AIM
Write the data out again in full, with no departure from the original.

----- DATA SHOWN -----

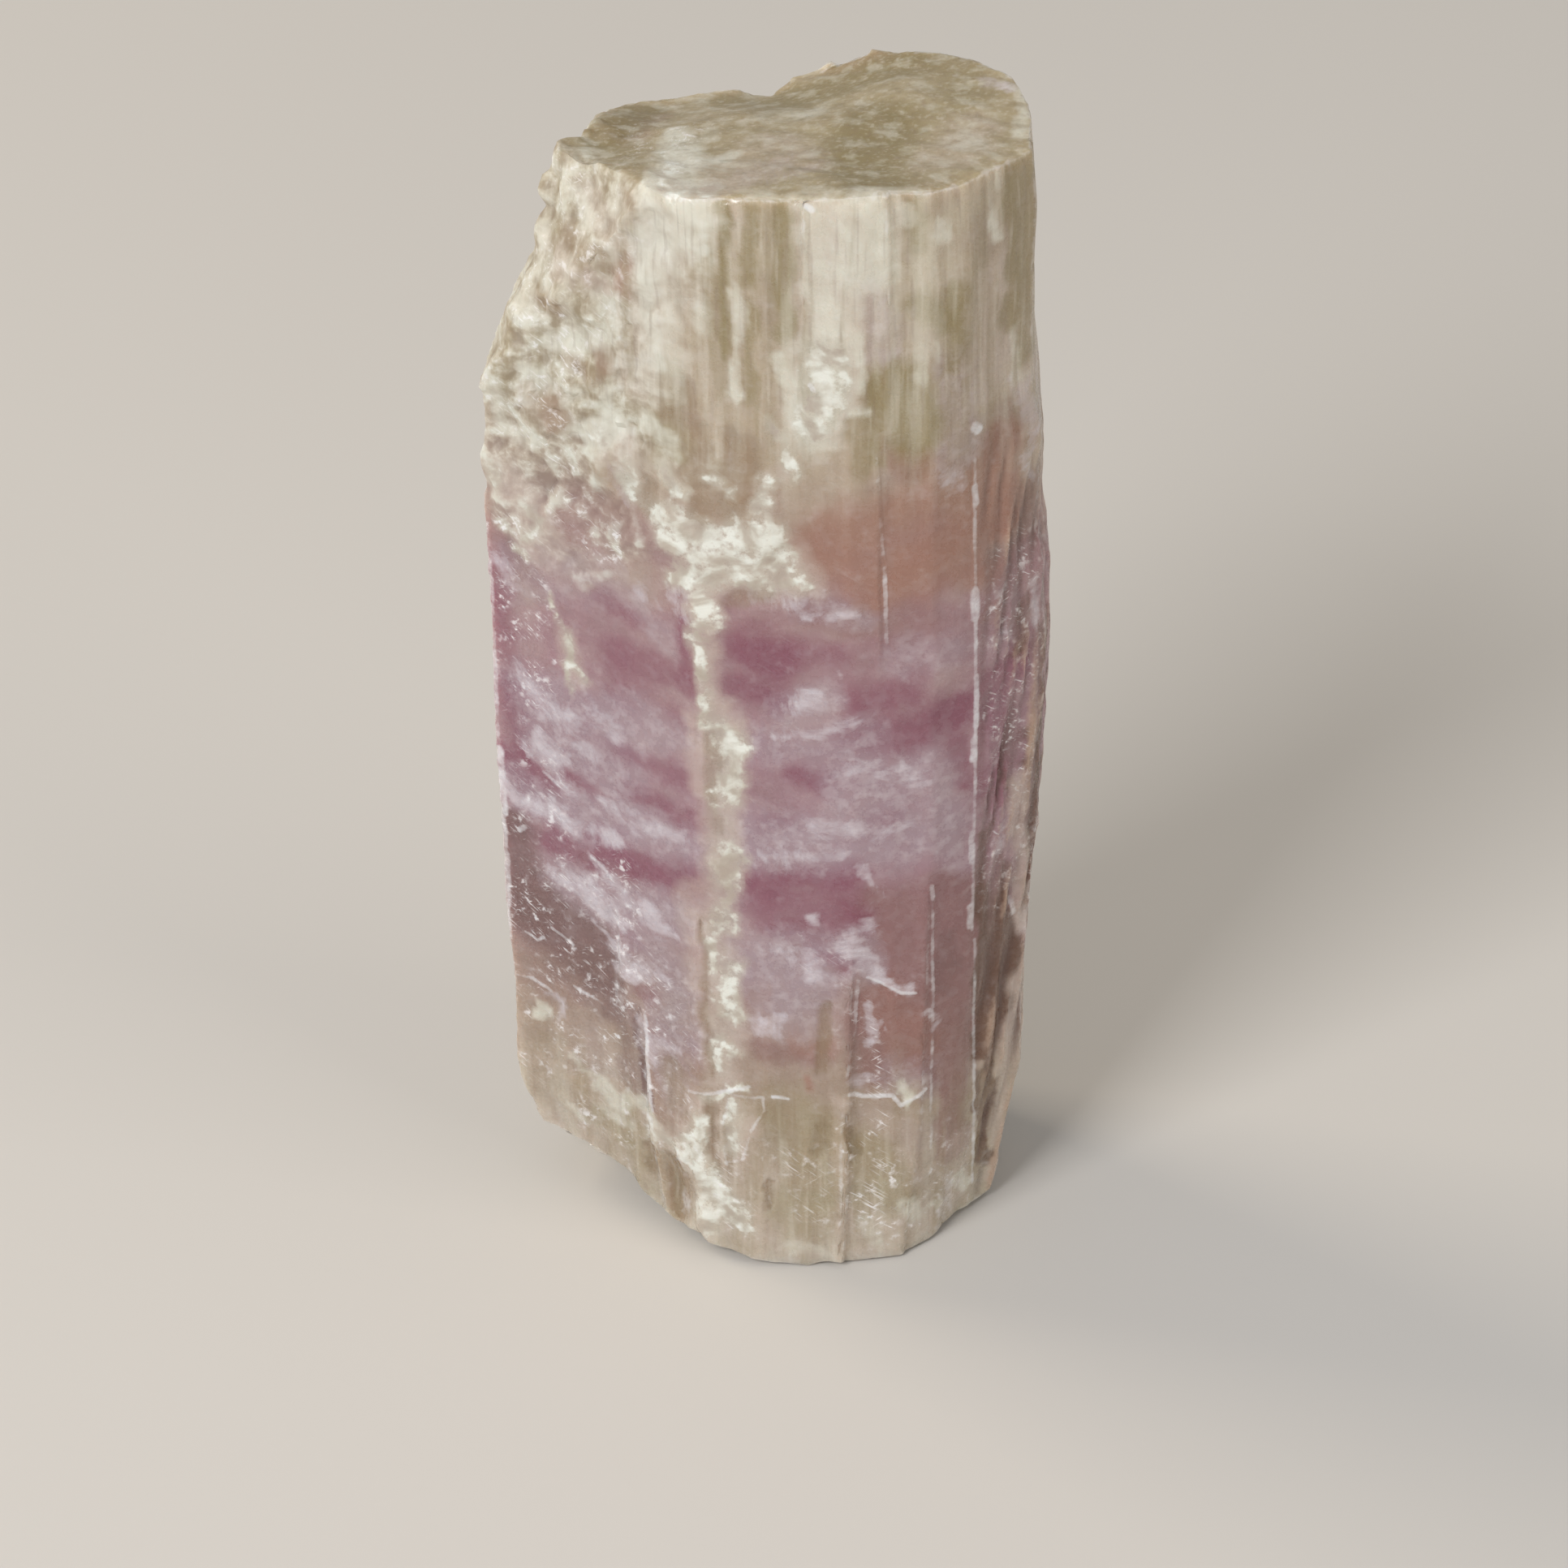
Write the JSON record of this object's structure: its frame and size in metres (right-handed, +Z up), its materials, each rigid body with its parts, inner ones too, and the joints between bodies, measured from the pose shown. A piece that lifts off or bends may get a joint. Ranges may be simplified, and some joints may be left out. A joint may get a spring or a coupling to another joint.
{
  "type": "aragonite crystal",
  "caption": "Upright six-sided aragonite twin with a broken shoulder, ledged faces and seams, standing on its flat broken foot.",
  "frame": {"origin": "middle of the crystal's extent, at the level its foot rests on", "axes": "+Z up along the prism, -Y towards the face with the twin seam, +X towards the fibrous right face"},
  "size_m": [0.0186, 0.0126, 0.0402],
  "materials": {
    "aragonite": "waxy, cloudy translucent"
  },
  "bodies": {
    "root": {"aragonite_crystal": "aragonite"}
  },
  "joints": []
}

-----

FINISHED ANSWER
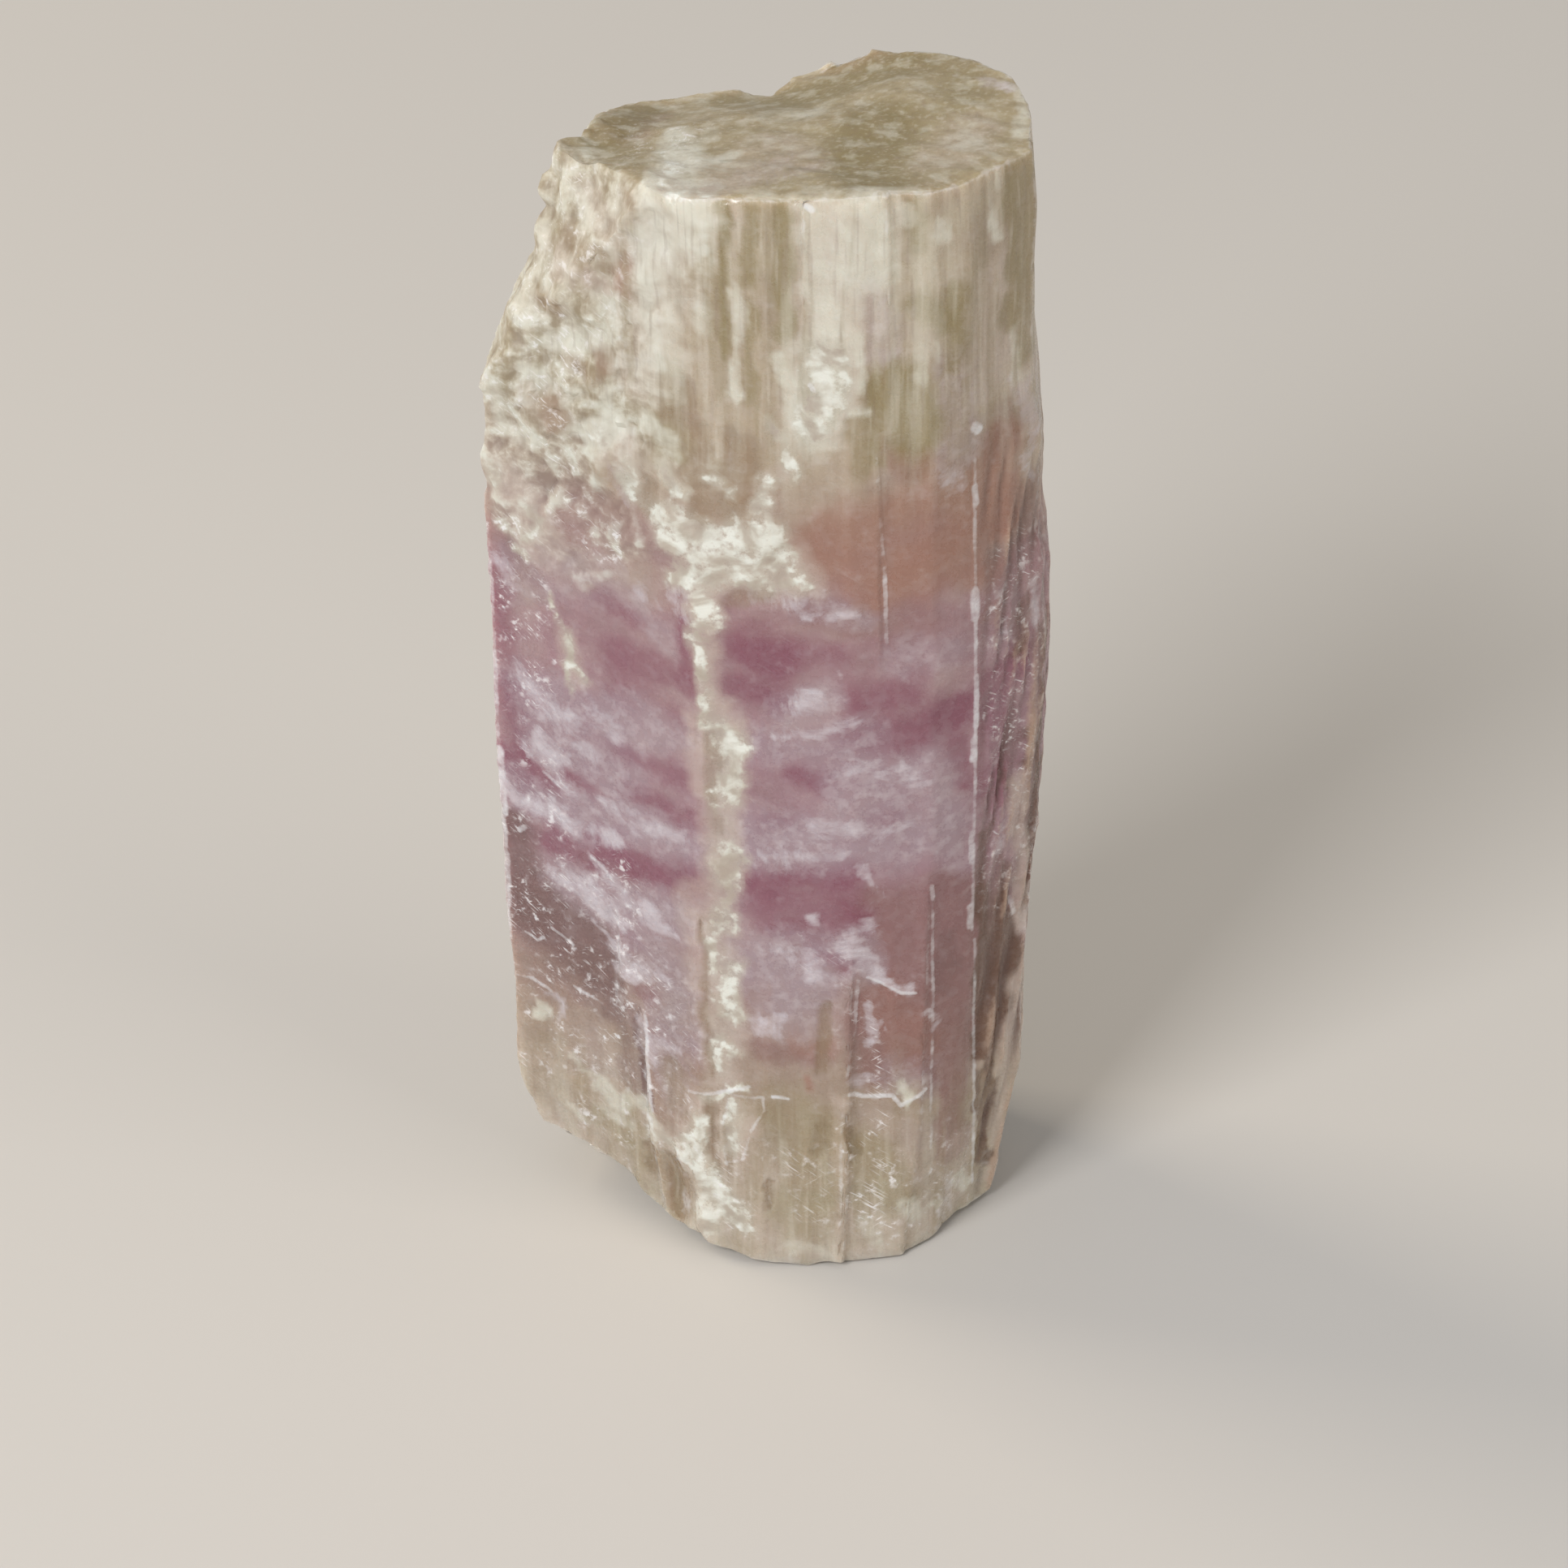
Write the JSON record of this object's structure: its frame and size in metres (right-handed, +Z up), its materials, each rigid body with its parts, inner ones too, and the joints between bodies, measured from the pose shown. A piece that lifts off or bends may get a joint. Ranges may be simplified, and some joints may be left out. A joint may get a spring or a coupling to another joint.
{
  "type": "aragonite crystal",
  "caption": "Upright six-sided aragonite twin with a broken shoulder, ledged faces and seams, standing on its flat broken foot.",
  "frame": {"origin": "middle of the crystal's extent, at the level its foot rests on", "axes": "+Z up along the prism, -Y towards the face with the twin seam, +X towards the fibrous right face"},
  "size_m": [0.0186, 0.0126, 0.0402],
  "materials": {
    "aragonite": "waxy, cloudy translucent"
  },
  "bodies": {
    "root": {"aragonite_crystal": "aragonite"}
  },
  "joints": []
}